Les États-Unis et leurs alliés veulent par ailleurs annoncer « cette semaine » de nouvelles sanctions économiques contre la Russie, a annoncé lundi le conseiller à la Sécurité nationale de la Maison-Blanche, Jake Sullivan. Ces nouvelles mesures porteraient notamment sur « l’énergie », a-t-il indiqué.

De son côté, la ministre Joly a mentionné dans un communiqué des sanctions « contre des entités et des personnes russes et biélorusses », ciblant de « proches collaborateurs » des deux régimes.

Moscou anticipe déjà un éventuel alourdissement des sanctions. « Tôt ou tard, nous devrons établir un dialogue, que quelqu’un outre-Atlantique le souhaite ou non », a cependant souligné le porte-parole du Kremlin, Dmitri Peskov.

« Balle dans la nuque »

L’armée russe était parvenue à Boutcha et dans la ville voisine d’Irpin très rapidement après le début de l’invasion de l’Ukraine le 24 février. Dans les semaines qui ont suivi, les deux villes ont été le théâtre de féroces combats, qui les ont en partie dévastées et ont fait fuir la plupart des habitants.

Les Ukrainiens ont annoncé les avoir reprises ces derniers jours, après que les Russes ont indiqué desserrer l’étau sur Kiev et le nord pour concentrer leurs efforts militaires sur l’est du pays.

Samedi, l’Agence France-Presse avait constaté à Boutcha les cadavres d’au moins 22 personnes portant des vêtements civils dans des rues. Le maire de la ville, Anatoli Fedorouk, avait assuré qu’elles avaient été tuées d’« une balle dans la nuque », suggérant des exécutions sommaires massives de la part des soldats russes.

M. Fedorouk a par ailleurs affirmé que « 280 personnes » avaient été enterrées « dans des fosses communes », car elles ne pouvaient être inhumées dans les cimetières communaux, tous à portée des tirs russes pendant les combats.

« À en juger par ce que nous avons vu, on ne peut pas faire confiance à ces images vidéo », a rétorqué le porte-parole russe, qui dénonce des signes de « falsifications vidéo » effectuées par les autorités ukrainiennes.
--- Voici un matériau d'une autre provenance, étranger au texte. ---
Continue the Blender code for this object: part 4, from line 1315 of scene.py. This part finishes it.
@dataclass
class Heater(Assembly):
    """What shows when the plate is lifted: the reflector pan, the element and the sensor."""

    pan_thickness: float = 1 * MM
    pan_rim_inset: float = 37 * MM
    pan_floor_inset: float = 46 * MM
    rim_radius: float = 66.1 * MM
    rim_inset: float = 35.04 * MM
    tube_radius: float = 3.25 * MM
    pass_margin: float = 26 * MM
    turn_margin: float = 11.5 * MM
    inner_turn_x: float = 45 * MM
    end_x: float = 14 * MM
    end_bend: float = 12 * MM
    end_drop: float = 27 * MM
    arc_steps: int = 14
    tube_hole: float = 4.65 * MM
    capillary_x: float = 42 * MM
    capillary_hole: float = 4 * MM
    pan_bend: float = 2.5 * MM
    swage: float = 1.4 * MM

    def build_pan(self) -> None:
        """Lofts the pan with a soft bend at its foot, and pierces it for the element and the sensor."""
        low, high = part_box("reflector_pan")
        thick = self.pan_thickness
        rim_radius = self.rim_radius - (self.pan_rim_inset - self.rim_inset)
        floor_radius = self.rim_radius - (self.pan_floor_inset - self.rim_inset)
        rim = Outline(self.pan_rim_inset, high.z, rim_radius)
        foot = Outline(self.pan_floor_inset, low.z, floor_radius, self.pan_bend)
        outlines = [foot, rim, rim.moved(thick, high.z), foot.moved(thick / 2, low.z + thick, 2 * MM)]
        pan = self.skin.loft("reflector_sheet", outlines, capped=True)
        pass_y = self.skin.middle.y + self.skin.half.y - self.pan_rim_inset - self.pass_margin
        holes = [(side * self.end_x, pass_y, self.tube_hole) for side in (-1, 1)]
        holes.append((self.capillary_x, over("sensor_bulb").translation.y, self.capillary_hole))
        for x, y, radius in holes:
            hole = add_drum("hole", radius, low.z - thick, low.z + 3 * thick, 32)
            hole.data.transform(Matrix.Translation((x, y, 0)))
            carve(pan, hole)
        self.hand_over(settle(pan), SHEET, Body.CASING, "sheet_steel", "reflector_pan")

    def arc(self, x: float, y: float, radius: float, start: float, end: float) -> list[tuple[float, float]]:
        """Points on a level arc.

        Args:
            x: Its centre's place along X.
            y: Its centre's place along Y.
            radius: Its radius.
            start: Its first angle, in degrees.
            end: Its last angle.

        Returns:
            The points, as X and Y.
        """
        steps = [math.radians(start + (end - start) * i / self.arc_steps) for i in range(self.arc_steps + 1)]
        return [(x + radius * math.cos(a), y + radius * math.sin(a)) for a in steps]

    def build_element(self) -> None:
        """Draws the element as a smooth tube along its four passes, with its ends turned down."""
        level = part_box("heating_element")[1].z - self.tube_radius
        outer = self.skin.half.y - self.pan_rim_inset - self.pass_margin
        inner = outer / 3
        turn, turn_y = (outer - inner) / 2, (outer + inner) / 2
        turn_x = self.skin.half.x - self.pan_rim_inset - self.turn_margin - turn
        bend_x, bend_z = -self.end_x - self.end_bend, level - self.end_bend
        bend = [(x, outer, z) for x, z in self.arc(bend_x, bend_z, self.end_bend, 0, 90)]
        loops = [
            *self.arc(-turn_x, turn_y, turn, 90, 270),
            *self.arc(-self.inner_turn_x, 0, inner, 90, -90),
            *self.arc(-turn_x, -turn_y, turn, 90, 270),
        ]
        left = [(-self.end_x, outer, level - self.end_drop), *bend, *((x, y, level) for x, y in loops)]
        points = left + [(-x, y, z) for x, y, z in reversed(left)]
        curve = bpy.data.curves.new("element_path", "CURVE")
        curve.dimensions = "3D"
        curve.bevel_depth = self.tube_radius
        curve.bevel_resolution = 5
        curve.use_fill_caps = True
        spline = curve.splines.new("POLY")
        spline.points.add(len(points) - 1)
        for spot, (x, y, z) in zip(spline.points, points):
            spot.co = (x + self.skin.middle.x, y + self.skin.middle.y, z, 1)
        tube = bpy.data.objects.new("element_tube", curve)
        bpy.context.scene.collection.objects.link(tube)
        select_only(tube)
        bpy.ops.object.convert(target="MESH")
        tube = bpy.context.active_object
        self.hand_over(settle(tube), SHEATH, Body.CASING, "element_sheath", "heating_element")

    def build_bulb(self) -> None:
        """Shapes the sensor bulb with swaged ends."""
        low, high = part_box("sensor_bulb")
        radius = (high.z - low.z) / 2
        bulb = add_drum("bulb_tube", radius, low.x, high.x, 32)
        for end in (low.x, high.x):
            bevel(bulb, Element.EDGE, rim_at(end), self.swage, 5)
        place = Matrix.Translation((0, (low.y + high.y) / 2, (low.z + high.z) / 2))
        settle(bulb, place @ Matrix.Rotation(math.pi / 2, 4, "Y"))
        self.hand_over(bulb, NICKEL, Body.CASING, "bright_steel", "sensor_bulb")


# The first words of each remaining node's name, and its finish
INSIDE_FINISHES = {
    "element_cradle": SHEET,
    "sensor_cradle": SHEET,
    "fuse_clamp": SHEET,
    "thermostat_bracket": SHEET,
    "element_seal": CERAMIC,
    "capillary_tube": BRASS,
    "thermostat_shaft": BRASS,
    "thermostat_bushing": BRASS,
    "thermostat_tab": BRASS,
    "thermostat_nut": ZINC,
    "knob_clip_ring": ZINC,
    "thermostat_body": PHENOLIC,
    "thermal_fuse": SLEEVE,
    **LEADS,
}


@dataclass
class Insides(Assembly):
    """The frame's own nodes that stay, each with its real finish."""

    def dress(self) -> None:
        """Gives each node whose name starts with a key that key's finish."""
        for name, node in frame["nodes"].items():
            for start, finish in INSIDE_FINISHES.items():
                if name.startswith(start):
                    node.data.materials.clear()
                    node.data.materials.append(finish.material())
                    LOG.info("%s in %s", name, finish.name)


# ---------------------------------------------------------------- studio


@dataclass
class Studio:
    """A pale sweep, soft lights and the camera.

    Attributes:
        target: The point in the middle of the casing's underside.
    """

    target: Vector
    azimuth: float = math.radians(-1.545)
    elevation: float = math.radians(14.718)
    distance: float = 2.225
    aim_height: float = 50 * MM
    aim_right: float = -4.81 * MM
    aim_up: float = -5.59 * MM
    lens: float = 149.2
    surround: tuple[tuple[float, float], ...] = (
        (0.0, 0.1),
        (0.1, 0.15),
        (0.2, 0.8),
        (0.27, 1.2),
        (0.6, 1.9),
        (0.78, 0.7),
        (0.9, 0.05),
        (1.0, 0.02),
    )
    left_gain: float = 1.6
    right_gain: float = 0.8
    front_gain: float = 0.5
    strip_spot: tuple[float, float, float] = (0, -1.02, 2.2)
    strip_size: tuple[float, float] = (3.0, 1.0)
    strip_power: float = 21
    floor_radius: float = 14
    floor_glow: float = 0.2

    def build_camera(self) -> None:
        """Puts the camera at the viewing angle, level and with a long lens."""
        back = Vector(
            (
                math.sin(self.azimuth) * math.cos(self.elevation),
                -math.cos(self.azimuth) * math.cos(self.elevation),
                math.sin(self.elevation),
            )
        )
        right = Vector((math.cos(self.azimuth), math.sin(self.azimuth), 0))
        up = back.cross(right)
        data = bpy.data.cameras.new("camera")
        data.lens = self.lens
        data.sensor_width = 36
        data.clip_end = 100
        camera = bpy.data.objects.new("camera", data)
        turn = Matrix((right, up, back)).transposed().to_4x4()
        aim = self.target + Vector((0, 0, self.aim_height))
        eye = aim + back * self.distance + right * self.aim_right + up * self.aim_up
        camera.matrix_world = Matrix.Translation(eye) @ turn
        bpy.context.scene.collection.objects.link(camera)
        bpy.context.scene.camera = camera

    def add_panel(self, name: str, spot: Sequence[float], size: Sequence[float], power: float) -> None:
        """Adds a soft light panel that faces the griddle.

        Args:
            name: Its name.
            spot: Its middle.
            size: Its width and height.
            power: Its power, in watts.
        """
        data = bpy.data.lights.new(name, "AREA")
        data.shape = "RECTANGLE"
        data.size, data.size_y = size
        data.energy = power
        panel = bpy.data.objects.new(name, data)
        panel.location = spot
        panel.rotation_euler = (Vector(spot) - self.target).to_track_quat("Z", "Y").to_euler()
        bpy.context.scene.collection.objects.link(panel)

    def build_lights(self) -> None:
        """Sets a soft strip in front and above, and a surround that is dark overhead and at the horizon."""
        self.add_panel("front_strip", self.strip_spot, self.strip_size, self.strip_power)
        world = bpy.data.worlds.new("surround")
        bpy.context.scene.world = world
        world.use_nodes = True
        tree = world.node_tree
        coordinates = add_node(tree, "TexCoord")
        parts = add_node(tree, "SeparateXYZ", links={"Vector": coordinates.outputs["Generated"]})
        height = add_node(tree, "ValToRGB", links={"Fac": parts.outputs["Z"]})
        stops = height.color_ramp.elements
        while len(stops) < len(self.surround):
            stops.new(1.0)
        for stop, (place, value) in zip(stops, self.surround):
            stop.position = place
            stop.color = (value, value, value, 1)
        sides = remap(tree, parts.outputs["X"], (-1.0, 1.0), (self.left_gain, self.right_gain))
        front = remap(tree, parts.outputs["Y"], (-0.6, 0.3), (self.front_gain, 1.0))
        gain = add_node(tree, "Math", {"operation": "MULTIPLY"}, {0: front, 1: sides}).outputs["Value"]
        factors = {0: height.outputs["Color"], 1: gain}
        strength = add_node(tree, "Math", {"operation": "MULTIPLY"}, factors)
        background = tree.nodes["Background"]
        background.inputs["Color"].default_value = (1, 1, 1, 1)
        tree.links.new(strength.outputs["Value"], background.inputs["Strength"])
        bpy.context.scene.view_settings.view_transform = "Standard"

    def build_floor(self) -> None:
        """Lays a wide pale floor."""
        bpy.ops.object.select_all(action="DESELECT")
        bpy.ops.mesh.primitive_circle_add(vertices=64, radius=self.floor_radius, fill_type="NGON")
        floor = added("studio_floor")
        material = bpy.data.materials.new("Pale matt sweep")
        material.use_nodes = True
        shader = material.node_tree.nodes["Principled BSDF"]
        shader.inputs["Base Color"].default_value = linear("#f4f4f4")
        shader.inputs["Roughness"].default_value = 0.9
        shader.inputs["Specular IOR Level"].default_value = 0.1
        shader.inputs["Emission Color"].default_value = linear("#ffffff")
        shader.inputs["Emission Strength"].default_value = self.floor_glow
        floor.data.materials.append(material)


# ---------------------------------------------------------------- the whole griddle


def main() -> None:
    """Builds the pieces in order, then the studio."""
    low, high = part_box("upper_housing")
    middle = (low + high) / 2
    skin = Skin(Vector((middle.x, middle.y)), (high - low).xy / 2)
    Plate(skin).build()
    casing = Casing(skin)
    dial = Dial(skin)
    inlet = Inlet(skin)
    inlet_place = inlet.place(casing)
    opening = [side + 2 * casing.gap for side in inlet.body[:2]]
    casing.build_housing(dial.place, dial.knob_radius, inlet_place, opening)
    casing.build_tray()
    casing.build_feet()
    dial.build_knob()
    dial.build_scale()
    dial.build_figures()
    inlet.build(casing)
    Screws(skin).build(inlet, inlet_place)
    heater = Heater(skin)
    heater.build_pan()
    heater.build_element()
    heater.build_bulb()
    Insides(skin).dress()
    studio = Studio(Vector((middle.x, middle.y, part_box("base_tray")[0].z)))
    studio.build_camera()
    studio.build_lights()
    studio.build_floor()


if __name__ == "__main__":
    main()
Moscou, qui dément toute exaction de son fait, a annoncé lundi qu’elle allait enquêter sur cette « provocation haineuse », qui vise selon elle à « discréditer » les forces russes en Ukraine. Elle a aussi demandé une réunion du Conseil de sécurité de l’ONU pour statuer sur ces exactions commises selon elle par « des radicaux ukrainiens » à Boutcha.

Une relocalisation des combats

 

L’armée russe semble se retirer des alentours de Kiev et du nord de l’Ukraine, et se concentrer sur le sud et l’est du pays. Dimanche, elle a notamment bombardé les villes d’Otchakiv et de Mykolaïv, où 10 civils ont été tués et au moins 46 blessés, a indiqué le maire de la ville.

En conférence de presse lundi, Jake Sullivan a estimé que cette nouvelle phase de la guerre « pourrait durer des mois ou plus ».

Selon des experts militaires occidentaux, la Russie cherche avant tout à contrôler un territoire continu allant de la Crimée aux deux républiques séparatistes prorusses du Donbass : Donetsk et Louhansk.

Une seule ville empêche ce projet : la cité portuaire de Marioupol (sud-est), que la Russie pilonne sans relâche depuis plus d’un mois, laissant la population livrée à elle-même, dans des conditions terribles.

Marioupol, qui avant la guerre comptait près d’un demi-million d’habitants, est détruite « à 90 % » et « 40 % de ses infrastructures » sont « irrécupérables », a annoncé lundi son maire, Vadim Boïtchenko.

Dans l’Est, la situation est « tendue » dans toute la partie du Donbass sous contrôle de l’Ukraine, où l’armée est prête à affronter les forces russes et que la population doit évacuer sans délai, selon les autorités locales.